Here is a breakdown of the fig.update_layout() function:

fig: This is the figure object that you want to update the layout for. It represents the plot that you have created using Plotly.
update_layout(): This is the method that allows you to update the layout of the figure.
title_text: This parameter is used to set the title of the plot. You can provide a string value to specify the title text.
title_x: This parameter is used to set the horizontal alignment of the title. The value should be between 0 and 1, where 0 represents left alignment and 1 represents right alignment.
xaxis_title: change the x-axis title
yaxis_title: change the title of the y-axis title

There are many other parameters that help you to change the appearance of the plot. We can get more details from the documentation available at https://plotly.com/python/styling-plotly-express/.

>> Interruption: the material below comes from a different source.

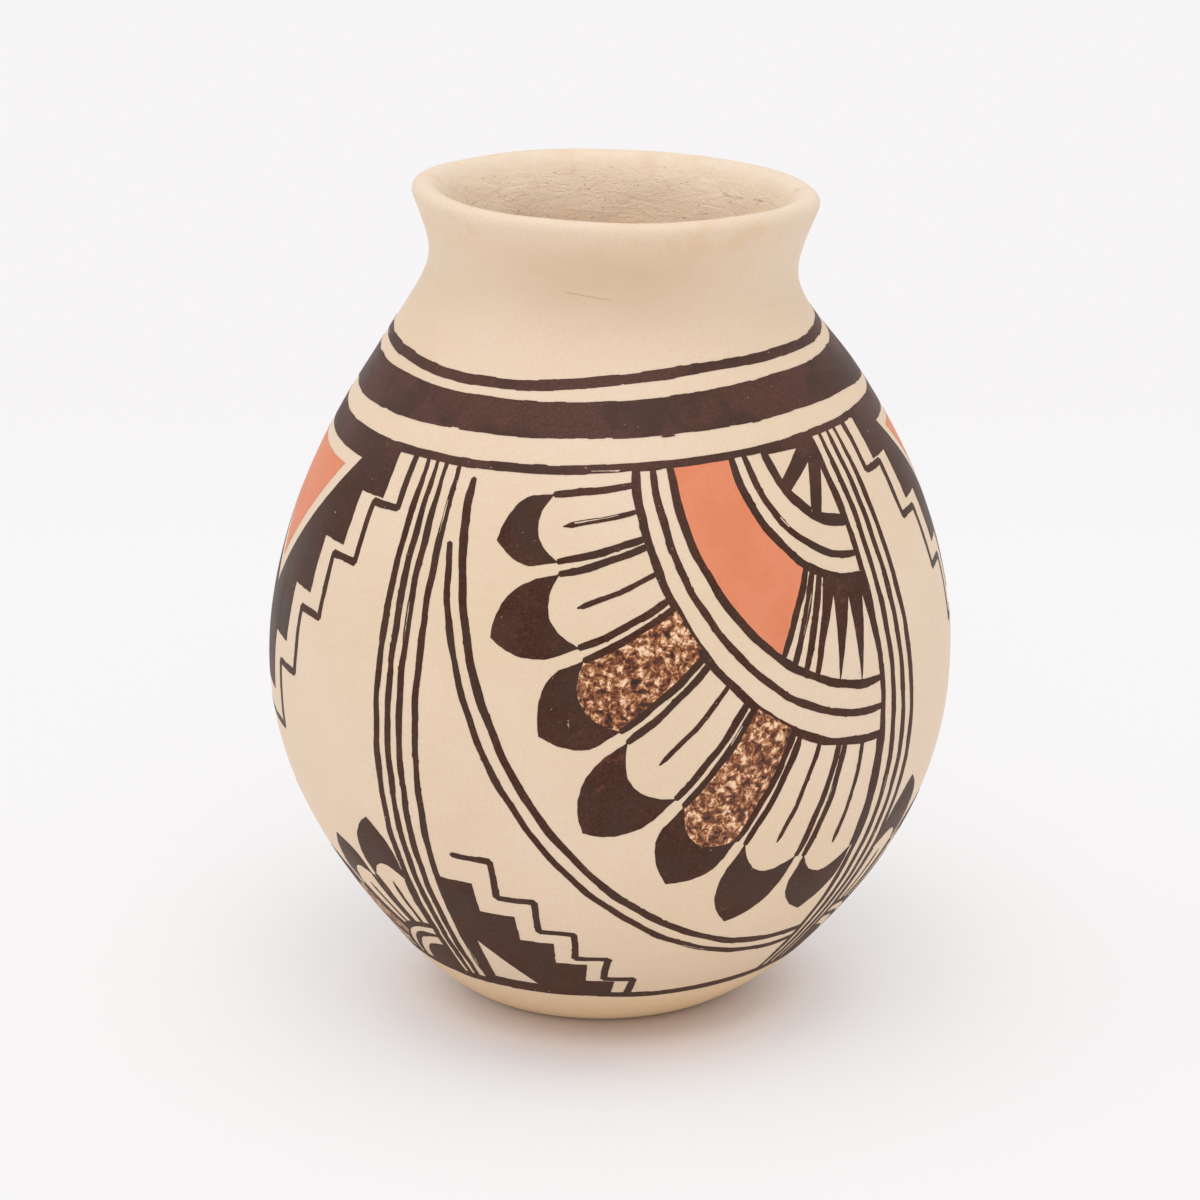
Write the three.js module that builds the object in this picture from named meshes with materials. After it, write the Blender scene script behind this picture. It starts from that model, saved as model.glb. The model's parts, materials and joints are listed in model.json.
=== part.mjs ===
// Small hand-built water jar of fired clay, in millimetres, +Z up, standing on z = 0.
// The wall is one piece of clay: coiled, scraped thin, wiped with the fingers inside, polished outside, fired.
import * as THREE from "three";
import { mergeVertices } from "three/addons/utils/BufferGeometryUtils.js";

// Driving dimensions of the clay
const height = 155.5; // foot to the crest of the lip
const wall = 5; // scraped wall, which thins into the lip
const floorThickness = 7.5; // clay under the middle of the inside
const foot = { radius: 28, shift: -1.8, shiftReach: 30 }; // flat disc, set a little to the left
const base = { out: 12.3, height: 9.9, turn: 10 }; // bevel over the foot, then so many degrees steeper
const belly = { radius: 65.05, height: 66 };
const collar = { radius: 41, height: 127.9, slope: 53.5 }; // where the shoulder turns into the neck
// The lip flares out by degrees from upright, rounds over and rolls softly down the inside
const lip = { radius: 37.6, flare: 21.6, round: 1.8, roll: 10 };

// How far each stretch of the outline holds its direction, as a share of that stretch
const fullness = {
  footOut: 0.45,
  baseIn: 0.3,
  baseOut: 0.47,
  bellyDown: 0.34,
  bellyUp: 0.2,
  shoulderIn: 0.543,
  neckOut: 0.61,
  lipIn: 0.47,
  rollOut: 0.6,
  rollIn: 0.5,
};

// What the hand leaves
const oval = 0.25; // how far the belly is out of round
const top = { shift: 1, reach: 60, tilt: 1.16, tiltTurn: 12 }; // the lip lies to the right and falls that way
const lean = { shift: -0.8, overCollar: 5.6, reach: 13 }; // the neck leans to the left under the lip
const coil = { pitch: 9.5, depth: 0.35, count: 5 }; // finger-smoothed coils inside the neck and shoulder

// How finely the surface is cut into faces
const sides = 64;
const mergeDistance = 1e-4;
const steps = { foot: 6, lowerWall: 13, shoulder: 14, neck: 9, lip: 5, roll: 6, coil: 4, inside: 15 };

const clay = new THREE.MeshStandardMaterial({ color: 0xe6cfb4, roughness: 0.62, metalness: 0 });

function point(radius, z) {
  return new THREE.Vector2(radius, z);
}

// Unit direction in the outline's plane, at an angle in degrees up from level
function heading(degrees) {
  const angle = THREE.MathUtils.degToRad(degrees);
  return point(Math.cos(angle), Math.sin(angle));
}

// One smooth stretch that leaves its start, and reaches its end, in the given directions
function stretch(start, startHeading, startHold, end, endHeading, endHold) {
  const leave = start.clone().addScaledVector(startHeading, startHold);
  const arrive = end.clone().addScaledVector(endHeading, -endHold);
  return new THREE.CubicBezierCurve(start, leave, arrive, end);
}

// The outside of the wall, from the edge of the foot to where the lip begins to round over
function wallStretches() {
  const level = heading(0);
  const upright = heading(90);
  const bevel = Math.atan2(base.height, base.out);
  const slope = bevel + THREE.MathUtils.degToRad(base.turn);
  const baseUp = point(Math.cos(slope), Math.sin(slope));
  const turnUp = heading(180 - collar.slope);
  const flareUp = heading(90 - lip.flare);
  const footEdge = point(foot.radius, 0);
  const baseEdge = point(foot.radius + base.out, base.height);
  const widest = point(belly.radius, belly.height);
  const turn = point(collar.radius, collar.height);
  const lipEdge = lipCentre().addScaledVector(heading(-lip.flare), lip.round);
  const footSpan = base.out - base.height / Math.tan(slope);
  const bevelSpan = base.height / Math.sin(slope);
  const lowerSpan = belly.height - base.height;
  const shoulderSpan = collar.height - belly.height;
  const neckSpan = lipEdge.y - collar.height;
  return [
    stretch(footEdge, level, fullness.footOut * footSpan, baseEdge, baseUp, fullness.baseIn * bevelSpan),
    stretch(baseEdge, baseUp, fullness.baseOut * lowerSpan, widest, upright, fullness.bellyDown * lowerSpan),
    stretch(widest, upright, fullness.bellyUp * shoulderSpan, turn, turnUp, fullness.shoulderIn * shoulderSpan),
    stretch(turn, turnUp, fullness.neckOut * neckSpan, lipEdge, flareUp, fullness.lipIn * neckSpan),
  ];
}

function lipCentre() {
  return point(lip.radius - lip.round, height - lip.round);
}

// The arc that carries the outside of the lip up to its crest
function lipPoints() {
  const centre = lipCentre();
  const start = THREE.MathUtils.degToRad(-lip.flare);
  const arc = new THREE.EllipseCurve(centre.x, centre.y, lip.round, lip.round, start, Math.PI / 2, false);
  return arc.getPoints(steps.lip);
}

// Clay between the outside at z and the inside, with the coil ridges at a distance below the lip's roll
function thickness(z, belowRoll) {
  const deepen = 1 - THREE.MathUtils.smoothstep(z, 0, belly.height);
  const coiled = belowRoll < coil.count * coil.pitch;
  const ridge = coiled ? 0.5 - 0.5 * Math.cos((2 * Math.PI * belowRoll) / coil.pitch) : 0;
  return wall + (floorThickness - wall) * deepen + coil.depth * ridge;
}

// The inside of the wall and its direction downwards, at a distance below the lip's edge
function insideAt(outside, distance) {
  const along = Math.max(0, 1 - distance / outside.getLength());
  const on = outside.getPoint(along);
  const run = outside.getTangent(along);
  const inward = point(-run.y, run.x);
  const place = on.clone().addScaledVector(inward, thickness(on.y, distance - lip.roll));
  return { place, down: run.clone().negate() };
}

// The soft roll from the crest of the lip into the mouth
function rollPoints(outside) {
  const crest = lipCentre().add(point(0, lip.round));
  const end = insideAt(outside, lip.roll);
  const across = crest.x - end.place.x;
  const drop = crest.y - end.place.y;
  const leave = fullness.rollOut * across;
  const arrive = fullness.rollIn * drop;
  return stretch(crest, heading(180), leave, end.place, end.down, arrive).getSpacedPoints(steps.roll);
}

// Under the roll the inside follows the outside at the wall's thickness, down to the floor
function insidePoints(outside) {
  const coiled = coil.count * coil.pitch;
  const rest = outside.getLength() - lip.roll - coiled;
  const distances = [];
  for (let i = 1; i <= coil.count * steps.coil; i += 1) {
    distances.push(lip.roll + (i * coil.pitch) / steps.coil);
  }
  for (let i = 1; i <= steps.inside; i += 1) {
    distances.push(lip.roll + coiled + (rest * i) / steps.inside);
  }
  return distances.map((distance) => insideAt(outside, distance).place);
}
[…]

fig = px.line(df, x= 'Year', y = "Earth's surface", 
        title = "Temperatures in the Contiguous 48 States, 1901–2023 "
        )

fig.update_layout(yaxis_title = "Earth's surface Temperature Anomaly", 
                title_x=0.5)

fig.show()

What did we do in this code?

the update_layout method allows us to update the plot. We updated the layout of the plot by setting the y-axis title to “Earth’s surface Temperature” and adjusting the horizontal alignment of the plot title to 0.5 (which means centered).

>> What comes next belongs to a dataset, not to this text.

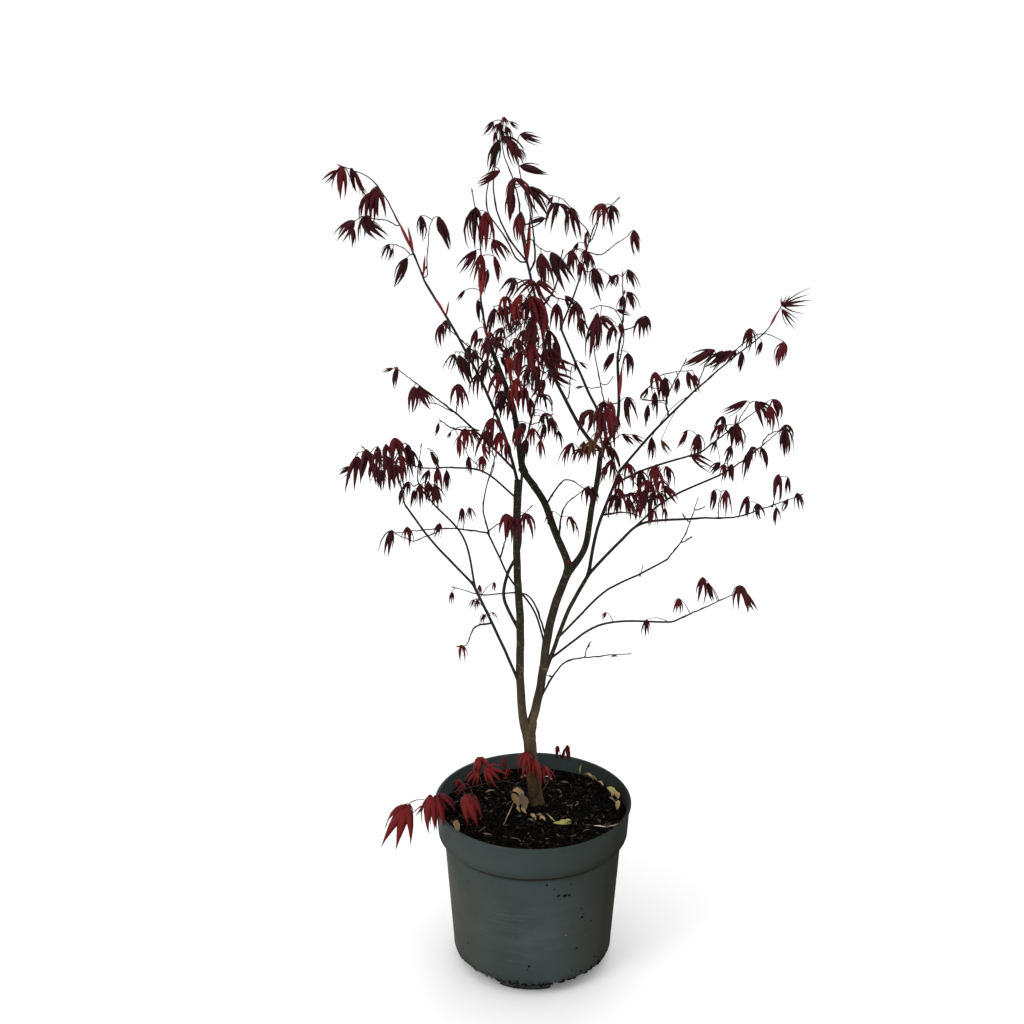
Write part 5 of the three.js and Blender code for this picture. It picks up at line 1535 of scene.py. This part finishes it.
class MAPLE_OT_foliage(bpy.types.Operator):
    """Build the twigs, leaves, leaf stalks and bud scales of every mass"""

    bl_idname = "maple.foliage"
    bl_label = "Foliage"

    def execute(self, context):
        """Grow each mass by the rule, then make every kind of piece from whole arrays."""
        leaf, wood = context.scene.maple_leaf, context.scene.maple_wood
        rng = np.random.default_rng(LEAF_SEED)
        limbs = limb_paths()
        sprays = Sprays(leaf.stalk, leaf.length)
        lines = {name: limb["line"] for name, limb in limbs.items()}
        for row in MASSES + FINE_TWIGS:
            lines[row[0]] = grow_mass(sprays, row, limbs)
        for name, parent, radius, way in TWIGS:
            way = np.array(way, float) * MM
            lines[name] = spline(np.vstack([nearest(lines[parent], way[0]), way]), 36)
            sprays.twigs.append((lines[name], radius * MM, 0.55 * MM))
        for name, leaves in LEAVES.items():
            for row in leaves:
                sprays.hung(lines[name], *row)
        for tone, way, leaves in POT_SHOOTS.values():
            line = spline(np.array(way, float) * MM, 30)
            sprays.twigs.append((line, 0.9 * MM, 0.55 * MM))
            for neck, outward, lean, length, opening, flare, broad in leaves:
                neck = np.array(neck, float) * MM
                sprays.leaves.append((nearest(line, neck), neck, leaning(lean),
                                      unit(np.array(outward, float)), length * MM, opening, tone, flare,
                                      broad))
        for bearer, point, way, length in SPEARS:
            sprays.buds.append((nearest(lines[bearer], np.array(point) * MM), unit(np.array(way, float)),
                                length * MM))

        finishes = [plain("leaf " + tone, getattr(leaf, tone), 0.65, 0.1) for tone in TONES]
        usual = np.array([TONES.index(spray[6]) for spray in sprays.leaves])
        red, olive = TONES.index("red"), TONES.index("olive")
        moved = np.clip(usual + rng.choice((-1, 0, 1), len(usual), p=(0.2, 0.6, 0.2)), 0, red)
        dealt = np.where(usual == olive, olive, moved)
        root, neck, *shape = leaf_frames(sprays.leaves, rng)
        vertices, quads, triangles = leaf_meshes(neck, *shape, rng)
        each = len(quads) // len(dealt), len(triangles) // len(dealt)
        index = np.concatenate([np.repeat(dealt, each[0]), np.repeat(dealt, each[1])])
        leaves = mesh_piece("leaves", vertices, quads, triangles, finishes, index)
        place(leaves, "foliage", *[row[0] for row in MASSES if row[6]])

        stalks = mesh_piece("leaf_stalks", *stalk_tubes(root, neck),
                            [plain("stalk", (0.050, 0.010, 0.011), 0.6)])
        place(stalks, "foliage")
        buds = mesh_piece("bud_scales", *bud_tubes(sprays.buds),
                          [plain("bud scale", (0.17, 0.012, 0.015), 0.5)])
        place(buds, "red_foliage", "pot_left_shoot", "pot_front_shoot", "pot_back_shoot")

        vertices, quads, triangles = twig_tubes(sprays.twigs, rng)
        material = bark("twig bark", wood.young, YOUNG_AGES, (0.08, 0.06, 0.04), 0.65, 0.15)
        twigs = mesh_piece("twigs", vertices, quads, triangles, [material],
                           attributes={"scar": np.zeros(len(vertices))})
        place(twigs, "young_bark", "bare_back_twigs", "bare_low_twigs")
        return {"FINISHED"}


class MAPLE_OT_stage(bpy.types.Operator):
    """Build the floor, the studio light and the camera"""

    bl_idname = "maple.stage"
    bl_label = "Stage"

    # Soft round lamps: (name, place in metres, power in watts, diameter in metres).
    LAMPS = (
        ("key", (-2.6, -2.2, 3.2), 50, 1.8),
        ("fill", (2.8, -2.0, 2.2), 6, 2.6),
        ("back", (0.6, 3.0, 3.0), 20, 2.4),
    )
    LIT = (0, 0, 0.6)  # the point that they face
    SKY = 1.06  # the white sky's strength
    CAMERA = (-0.0296, -1.9, 1.3249)
    TILT = 18.798  # degrees below the level
    LENS = 53.22  # in mm, on a sensor 36 mm wide

    def execute(self, context):
        """A pale floor, three soft lamps, an even sky and the camera."""
        scene = context.scene
        material, _ = shader("floor", grey(0.95), 0.9, 0.0)
        sides, reach = 64, 300.0
        turn = round_turns(sides)
        rim = np.stack([reach * np.cos(turn), reach * np.sin(turn), 0 * turn], -1)
        vertices = np.concatenate([rim, [[0, 0, 0]]])
        j = np.arange(sides)
        triangles = np.stack([np.full(sides, sides), j, (j + 1) % sides], -1)
        floor = mesh_piece("floor", vertices, np.zeros((0, 4), int), triangles, [material])

        world = bpy.data.worlds.new("studio")
        world.use_nodes = True
        sky = world.node_tree.nodes["Background"]
        sky.inputs["Color"].default_value = (1, 1, 1, 1)
        sky.inputs["Strength"].default_value = self.SKY
        scene.world = world
        for name, at, power, size in self.LAMPS:
            lamp = bpy.data.lights.new(name, "AREA")
            lamp.energy = power
            lamp.shape = "DISK"
            lamp.size = size
            item = bpy.data.objects.new(name, lamp)
            item.location = at
            item.rotation_euler = (Vector(self.LIT) - Vector(at)).to_track_quat("-Z", "Y").to_euler()
            scene.collection.objects.link(item)

        camera = bpy.data.cameras.new("camera")
        camera.lens = self.LENS
        camera.sensor_width = 36
        camera.clip_start, camera.clip_end = 0.05, 50
        item = bpy.data.objects.new("camera", camera)
        item.location = self.CAMERA
        item.rotation_euler = (math.radians(90 - self.TILT), 0, 0)
        scene.collection.objects.link(item)
        scene.camera = item
        scene.view_settings.view_transform = "Standard"
        return {"FINISHED"}


class MAPLE_PT_panel(bpy.types.Panel):
    """Lists the maple's settings and builders"""

    bl_label = "Potted Maple"
    bl_idname = "MAPLE_PT_panel"
    bl_space_type = "VIEW_3D"
    bl_region_type = "UI"
    bl_category = "Maple"

    def draw(self, context):
        """Show each group of settings and each operator."""
        for group in ("maple_pot", "maple_wood", "maple_leaf", "maple_compost"):
            settings = getattr(context.scene, group)
            box = self.layout.box()
            for key in settings.__annotations__:
                box.prop(settings, key)
        for operator in OPERATORS:
            self.layout.operator(operator.bl_idname)


OPERATORS = (MAPLE_OT_pot, MAPLE_OT_compost, MAPLE_OT_debris, MAPLE_OT_wood, MAPLE_OT_foliage,
             MAPLE_OT_stage)
GROUPS = {
    "maple_pot": PotSettings,
    "maple_wood": WoodSettings,
    "maple_leaf": LeafSettings,
    "maple_compost": CompostSettings,
}


def register():
    """Register the settings, operators and panel."""
    for key, group in GROUPS.items():
        bpy.utils.register_class(group)
        setattr(bpy.types.Scene, key, PointerProperty(type=group))
    for operator in OPERATORS:
        bpy.utils.register_class(operator)
    bpy.utils.register_class(MAPLE_PT_panel)


def unregister():
    """Take everything out again, in the other order."""
    bpy.utils.unregister_class(MAPLE_PT_panel)
    for operator in reversed(OPERATORS):
        bpy.utils.unregister_class(operator)
    for key, group in reversed(GROUPS.items()):
        delattr(bpy.types.Scene, key)
        bpy.utils.unregister_class(group)


def main():
    """Build every piece in order."""
    register()
    bpy.ops.maple.stage()
    bpy.ops.maple.pot()
    bpy.ops.maple.compost()
    bpy.ops.maple.debris()
    bpy.ops.maple.wood()
    bpy.ops.maple.foliage()


if __name__ == "__main__":
    main()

One more final thing. When we look at the EPA graph, they have bars instead of lines. How do we do it? The nice thing with Plotly is that we need to just change the type graph.

It also would be nice to color the negative values and positive values differently as in the EPA plot.

Creating a bar graph is easy. In Plotly, all we have to change is the type of plot from px.line to px.bar.

The full code is

import pandas as pd
import plotly.express as px

url = "https://www.epa.gov/system/files/other-files/2024-06/temperature_fig-1.csv"
df = pd.read_csv(url, skiprows=6, encoding="ISO-8859-1")                
fig = px.bar(df, x= 'Year', y = "Earth's surface", title = "Temperatures in the Contiguous 48 States, 1901–2023 ")

fig.update_layout(yaxis_title = "Earth's surface Temperature Anomaly", 
                title_x=0.5)

# Set the color of negative values to red and positive values to blue
fig.update_traces(marker_color=['blue' if val < 0 else 'red' for val in df["Earth's surface"]])

fig.show()

We first updated the line plot to bar plot.

Then, we used the update_traces() method to update the properties of the traces in the plot. A trace is a set of data points that are plotted together. In this case, it is updating the marker color of the traces.

The marker_color parameter is used to specify the color of the markers in the plot. It expects a list of colors, where each color corresponds to a data point in the plot.

The color of each marker is determined by the list comprehension [‘blue’ if val < 0 else ‘red’ for val in df[“Earth’s surface”]]. This list comprehension iterates over the values in the “Earth’s surface” column of the df DataFrame and assigns the color ‘blue’ if the value is less than 0, and ‘red’ otherwise. We chose red for hotter temperatures!

As you can see, we get a graph similar to what’s on the EPA’s website. But here we have only used one variable “Earth’s surface” whereas the EPA also include data from the satellite measurements where available (from 1979 onwards).

For now, we are not going to add them to keep the plot simple in this introductory chapter. We will include code for plotting on two axes and more than one variable later in the book.

Isn’t it fun coding it and making our own though?

But wait! Why did we code it? Our goal was not to just code and show a plot. But through the graph understand what is happening with the climate.

First, what exactly does the indicator measure? From the EPA website.

This indicator examines U.S. and global surface temperature patterns over time. U.S. surface measurements come from weather stations on land, while global surface measurements also incorporate observations from buoys and ships on the ocean, thereby providing data from sites spanning much of the surface of the Earth. This indicator starts at 1901 except for the detailed map of Alaska, where reliable statewide records are available back to 1925. For comparison, this indicator also displays satellite measurements that can be used to estimate the temperature of the Earth’s lower atmosphere since 1979.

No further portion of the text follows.